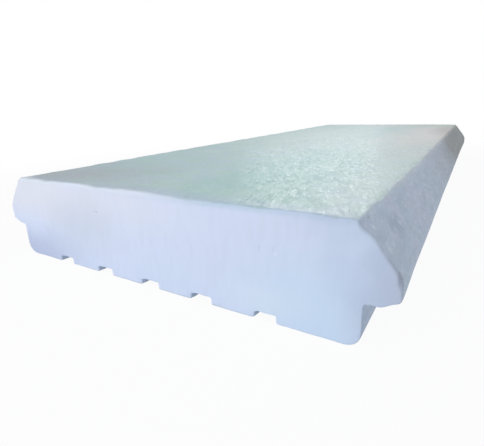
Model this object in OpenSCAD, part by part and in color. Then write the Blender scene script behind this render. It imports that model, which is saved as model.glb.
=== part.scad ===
// Infill block for a joist-and-block floor, cut with a hot wire from expanded polystyrene.
// It fills the gap between two joists: its ledges rest on the joists' flanges, its sloped
// shoulders leave room for the concrete of the ribs, and the keys along its underside hold
// the ceiling plaster. It is one straight section, cut off square at both ends.
//
// Frame: X across the joists, Y along them, Z up. The origin is on the underside, midway
// across and along the block.

/* [Block] */
// Length along the joists, from one cut end to the other
block_l = 1000; // [300:10:2000]
// Width across both ledges, where the block is widest
block_w = 420; // [400:5:640]
// Height from the underside to the top face
block_h = 88; // [78:1:200]

/* [Ledges] */
// How far each ledge reaches out over the flange of its joist
ledge_reach = 20; // [12:1:40]
// Height of the ledge's underside where it leaves the body
ledge_z = 33; // [22:1:42]
// Climb of the ledge's underside on its way out to the lip
ledge_rise = 6; // [0:0.5:12]
// Height of the upright face between the lip and the shoulder
ledge_face_h = 15; // [12:0.5:24]

/* [Shoulders] */
// Horizontal run of the shoulder, from the upright face in to the top face
shoulder_run = 26; // [16:1:60]
// How far the middle of the shoulder stands out from a straight slope
shoulder_bulge = 1.5; // [0.5:0.1:3]

/* [Plaster keys] */
// Number of keys along the underside
key_count = 5; // [1:1:6]
// Distance between the centres of neighbouring keys
key_pitch = 60; // [36:1:70]
// Width of a key
key_w = 20; // [12:1:30]
// Depth of a key
key_depth = 6.5; // [4.5:0.5:15]

/* [Corners] */
// Radius of the two lower corners of the body
foot_r = 11; // [1:0.5:16]
// Radius of the inside corner where the ledge leaves the body
throat_r = 3; // [0.5:0.5:8]
// Radius of the lip, at the bottom of the upright face
lip_r = 2.5; // [0.5:0.5:5]
// Radius that leads from the upright face into the shoulder
nose_r = 14; // [2:1:20]
// Radius at the edge of the top face
crest_r = 2.5; // [0.5:0.5:6]
// Radius at the two edges of a key's mouth
key_mouth_r = 1.5; // [0.5:0.5:3]
// Radius of the two inside corners of a key
key_root_r = 1; // [0.5:0.5:2]

/* [Hidden] */
foam_white = "#e9eef4";
// How far a facet may cut inside the arc that it stands for
facet_sag = 0.02;

body_w = block_w - 2 * ledge_reach;
key_span = (key_count - 1) * key_pitch;

// Points along an arc round a centre. It is taken clockwise where the last angle is the smaller.
function arc(centre, r, from, to) =
    let (facets = ceil(abs(to - from) / (2 * acos(1 - facet_sag / r))))
    [for (i = [0:facets]) let (a = from + (to - from) * i / facets) centre + r * [cos(a), sin(a)]];

function bearing(from, to) = atan2(to.y - from.y, to.x - from.x);

// The shoulder is an arc through the top of the upright face and the edge of the top face.
nose = [block_w / 2, ledge_z + ledge_rise + ledge_face_h];
crest = [block_w / 2 - shoulder_run, block_h];
shoulder_chord = norm(crest - nose);
shoulder_r = shoulder_chord ^ 2 / (8 * shoulder_bulge) + shoulder_bulge / 2;
shoulder_inward = [nose.y - crest.y, crest.x - nose.x] / shoulder_chord;
shoulder_centre = (nose + crest) / 2 + shoulder_inward * (shoulder_r - shoulder_bulge);

// Round a corner between that arc and a flat face: the small arc touches both, so its centre
// lies its own radius behind the face, and its radius short of the shoulder's.
function beside_shoulder(r, along) = sqrt((shoulder_r - r) ^ 2 - along ^ 2);
nose_x = nose.x - nose_r;
nose_centre = [nose_x, shoulder_centre.y + beside_shoulder(nose_r, nose_x - shoulder_centre.x)];
crest_z = crest.y - crest_r;
crest_centre = [shoulder_centre.x + beside_shoulder(crest_r, crest_z - shoulder_centre.y), crest_z];
nose_turn = bearing(shoulder_centre, nose_centre);
crest_turn = bearing(shoulder_centre, crest_centre);

// The ledge's underside is a slanted line. The lip's arc lies above it, the throat's below.
ledge_slant = atan(ledge_rise / ledge_reach);
function ledge_under(x) = ledge_z + (x - body_w / 2) * tan(ledge_slant);
lip_x = block_w / 2 - lip_r;
lip_centre = [lip_x, ledge_under(lip_x) + lip_r / cos(ledge_slant)];
throat_x = body_w / 2 + throat_r;
throat_centre = [throat_x, ledge_under(throat_x) - throat_r / cos(ledge_slant)];

// The right flank of the section, from the underside up to the top face.
function flank() = concat(
    arc([body_w / 2 - foot_r, foot_r], foot_r, -90, 0),
    arc(throat_centre, throat_r, 180, 90 + ledge_slant),
    arc(lip_centre, lip_r, ledge_slant - 90, 0),
    arc(nose_centre, nose_r, 0, nose_turn),
    arc(shoulder_centre, shoulder_r, nose_turn, crest_turn),
    arc(crest_centre, crest_r, crest_turn, 90)
);

function mirrored(points) = [for (i = [len(points) - 1:-1:0]) [-points[i].x, points[i].y]];

// The right half of a key, from its roof down to the underside.
function half_key() = concat(
    arc([key_w / 2 - key_root_r, key_depth - key_root_r], key_root_r, 90, 0),
    arc([key_w / 2 + key_mouth_r, key_mouth_r], key_mouth_r, 180, 270)
);

function key_at(x) = [for (point = concat(mirrored(half_key()), half_key())) point + [x, 0]];

// The whole section, anticlockwise: down the left flank, along the keys and up the right flank.
function section() = concat(
    mirrored(flank()),
    [for (i = [0:key_count - 1]) each key_at(i * key_pitch - key_span / 2)],
    flank()
);

// The block: its section, drawn in X and Z and run along Y.
module foam_block() {
    color(foam_white)
        rotate([90, 0, 0])
            linear_extrude(height = block_l, center = true)
                polygon(section());
}

foam_block();
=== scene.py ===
"""Looks for a hot-wire cut expanded polystyrene infill block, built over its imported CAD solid."""

import logging
import math
from collections.abc import Callable, Iterable
from dataclasses import dataclass
from enum import Enum
from functools import partial

import bpy
import numpy as np
from mathutils import Matrix, Vector, noise
from mathutils.geometry import delaunay_2d_cdt

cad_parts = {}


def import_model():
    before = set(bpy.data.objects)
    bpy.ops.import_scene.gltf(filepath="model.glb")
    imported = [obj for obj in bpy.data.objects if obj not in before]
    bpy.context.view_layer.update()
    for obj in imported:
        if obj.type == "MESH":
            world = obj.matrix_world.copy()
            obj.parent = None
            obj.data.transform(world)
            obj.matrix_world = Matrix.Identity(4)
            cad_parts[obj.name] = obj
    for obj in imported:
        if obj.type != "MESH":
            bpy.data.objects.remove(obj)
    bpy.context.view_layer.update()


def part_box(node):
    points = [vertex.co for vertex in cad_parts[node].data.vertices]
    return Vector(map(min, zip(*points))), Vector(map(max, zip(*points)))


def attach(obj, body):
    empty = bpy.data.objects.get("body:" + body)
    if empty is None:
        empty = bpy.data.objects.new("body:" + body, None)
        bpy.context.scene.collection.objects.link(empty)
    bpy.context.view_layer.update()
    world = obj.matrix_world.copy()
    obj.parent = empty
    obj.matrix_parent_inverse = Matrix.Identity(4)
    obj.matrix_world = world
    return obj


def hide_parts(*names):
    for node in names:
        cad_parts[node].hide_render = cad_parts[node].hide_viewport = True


LOG = logging.getLogger("infill_block")
MM = 0.001
ARC_STEP = 0.1 * MM
INSIDE_ONLY = 1
EPSILON = 1e-7
SEED = 7
CAD_NODE = "foam_block"
SMOOTH = {"interpolation_type": "SMOOTHSTEP"}
TIMES = {"operation": "MULTIPLY"}
TIMES_PLUS = {"operation": "MULTIPLY_ADD"}

Tree = bpy.types.NodeTree
Socket = bpy.types.NodeSocket
Pair = tuple[float, float]
Triple = tuple[float, float, float]
Array = np.ndarray
Adder = Callable[..., bpy.types.bpy_prop_collection]


class Face(Enum):
    """The two cut ends of the block."""

    NEAR = "near"
    FAR = "far"


def linear(hex_colour: str) -> tuple[float, float, float, float]:
    """Turns an sRGB hex colour to the linear values that shaders take.

    Args:
        hex_colour: a colour such as "#d4e1f6".

    Returns:
        Linear red, green and blue, and an alpha of 1.
    """
    channels = [int(hex_colour[i:i + 2], 16) / 255 for i in (1, 3, 5)]
    lit = [c / 12.92 if c <= 0.04045 else ((c + 0.055) / 1.055) ** 2.4 for c in channels]
    return (*lit, 1.0)


def add_node(
    tree: Tree, kind: str, inputs: tuple | dict[str, object] = (), **settings: object
) -> bpy.types.bpy_prop_collection:
    """Adds one node with its settings, values and incoming links.

    Args:
        tree: the node tree that gets the node.
        kind: Blender's name of the node type, without the "ShaderNode" in front.
        inputs: values for its sockets in their order, or by name; an output is linked.
        settings: the node's own properties.

    Returns:
        The new node's outputs.
    """
    node = tree.nodes.new(f"ShaderNode{kind}")
    for name, value in settings.items():
        setattr(node, name, value)
    for name, value in inputs.items() if isinstance(inputs, dict) else enumerate(inputs):
        if isinstance(value, Socket):
            tree.links.new(value, node.inputs[name])
        else:
            node.inputs[name].default_value = value
    return node.outputs


def emptied(owner: bpy.types.Material | bpy.types.World) -> Adder:
    """Empties a material's or world's nodes, and gives what adds nodes to them."""
    owner.use_nodes = True
    owner.node_tree.nodes.clear()
    return partial(add_node, owner.node_tree)


def placed(name: str, data: bpy.types.ID) -> bpy.types.Object:
    """A new object of the scene, made of a mesh, a lamp or a camera."""
    made = bpy.data.objects.new(name, data)
    bpy.context.scene.collection.objects.link(made)
    return made


def smooth_step(low: float, high: float, value: Array) -> Array:
    """Rises from 0 at low to 1 at high with no kink at either end."""
    t = np.clip((value - low) / (high - low), 0.0, 1.0)
    return t * t * (3.0 - 2.0 * t)


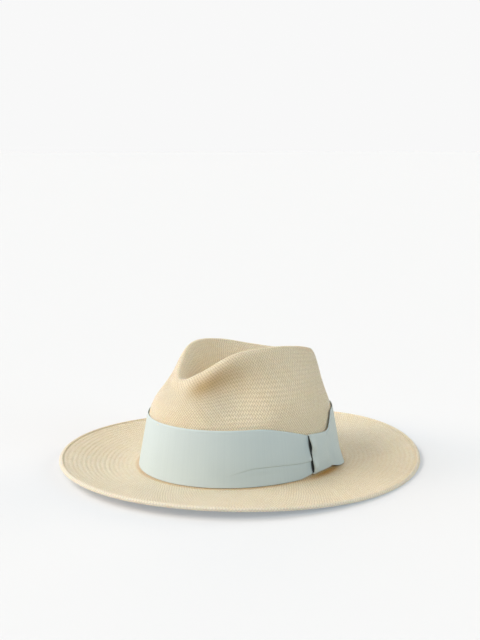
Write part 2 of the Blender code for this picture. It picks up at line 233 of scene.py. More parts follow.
def ridge_point(angle):
    """Points of the crease's ridge, the highest line round the dent."""
    half_width = spaced_value(RIDGE_WIDTHS, angle, -1)
    height = spaced_value(RIDGE_HEIGHTS, angle, 1)
    back = (1 - np.cos(angle)) / 2
    lean = np.sin(angle) * (RIDGE_LEAN[0] * back + RIDGE_LEAN[1])
    along = CROWN_Y - RIDGE_FRONT + (RIDGE_FRONT + RIDGE_BACK) * back
    return np.stack([half_width, along, height + lean], axis=-1)


def ridge_out(angle):
    """The level directions that point away from the dent at ridge points."""
    step = radians(2)
    along = ridge_point(angle + step) - ridge_point(angle - step)
    return unit(np.stack([along[..., 1], -along[..., 0], 0 * angle], axis=-1))


def wall_point(angle, height, out=0.0):
    """Points on the crown's straight lower wall, or a little way out from it."""
    shrink = TAPER * height
    return oval(angle, CROWN_A - shrink + out, CROWN_B - shrink + out, height, CROWN_Y)


def turn_from(angle, start):
    """The turn round the hat from a start to an angle, from -pi to pi."""
    return (angle - start + pi) % tau - pi


def bell(value, centre, width):
    """1 at the centre, falling smoothly to 0 away from it."""
    return np.exp(-(((value - centre) / width) ** 2))


def dent(angle, depth, centre, before, after):
    """Depth of a rounded dent in the crown at each angle, as a column."""
    away = turn_from(angle, centre)
    return (depth * bell(away, 0.0, np.where(away < 0, before, after)))[..., None]


def control_rings(angle):
    """The straw body's control points at each angle, from edge to dent."""
    up = np.array([0.0, 0.0, 1.0])
    base = wall_point(angle, STRAW)
    edge = oval(angle, BRIM_A, BRIM_B, 0.0)
    waves = [w * np.cos((i + 1) * angle) for i, w in enumerate(EDGE_WAVES)]
    edge_top = EDGE_HEIGHT + sum(waves)
    flat = BRIM_STEPS[-1]
    points = []
    for fraction in BRIM_STEPS:
        place = base + (edge - base) * fraction
        rise = max(0.0, (fraction - flat) / (1 - flat)) ** BRIM_CURL
        place[..., 2] = STRAW + (edge_top - STRAW) * rise
        points.append(place)
    points += [wall_point(angle, STRAW, out) for out in BREAK_RINGS]
    points.append(base)
    points += [wall_point(angle, height) for height in WALL_HEIGHTS]

    lower, upper = (dent(angle, *LEFT_PINCH[i]) + dent(angle, *RIGHT_PINCH[i]) for i in (0, 1))
    inward = np.stack([-np.sin(angle), np.cos(angle), 0 * angle], axis=-1)
    half_width, half_length, height, shift = PINCH_RING
    ring = oval(angle, half_width, half_length, height, CROWN_Y + shift)

    ridge = ridge_point(angle)
    out = ridge_out(angle)
    shoulder = ridge + out * SHOULDER[0] - up * SHOULDER[1]
    halfway = (ring + shoulder) / 2
    front, back, floor, rise = DENT_FLOOR
    along = (1 - np.cos(angle)) / 2
    place = CROWN_Y + front + (back - front) * along
    spine = np.stack([0 * angle, place, floor + rise * along], axis=-1)
    wall = ridge - out * DENT_WALL[0] - up * DENT_WALL[1]
    wall[..., 2] = np.maximum(wall[..., 2], spine[..., 2] + 0.002)
    points += [ring + lower * inward, halfway + upper * inward, shoulder]
    points += [ridge + out * CREST, ridge - out * CREST]
    points += [wall + (spine - wall) * 0.4, spine]
    return np.stack(points, axis=1)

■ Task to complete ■
Copy exactly the lines from the line with "run along Y." up to and including the line with "obj.matrix_world = Matrix.Identity(4)", and no other lines.

■ Task response ■
// The block: its section, drawn in X and Z and run along Y.
module foam_block() {
    color(foam_white)
        rotate([90, 0, 0])
            linear_extrude(height = block_l, center = true)
                polygon(section());
}

foam_block();
=== scene.py ===
"""Looks for a hot-wire cut expanded polystyrene infill block, built over its imported CAD solid."""

import logging
import math
from collections.abc import Callable, Iterable
from dataclasses import dataclass
from enum import Enum
from functools import partial

import bpy
import numpy as np
from mathutils import Matrix, Vector, noise
from mathutils.geometry import delaunay_2d_cdt

cad_parts = {}


def import_model():
    before = set(bpy.data.objects)
    bpy.ops.import_scene.gltf(filepath="model.glb")
    imported = [obj for obj in bpy.data.objects if obj not in before]
    bpy.context.view_layer.update()
    for obj in imported:
        if obj.type == "MESH":
            world = obj.matrix_world.copy()
            obj.parent = None
            obj.data.transform(world)
            obj.matrix_world = Matrix.Identity(4)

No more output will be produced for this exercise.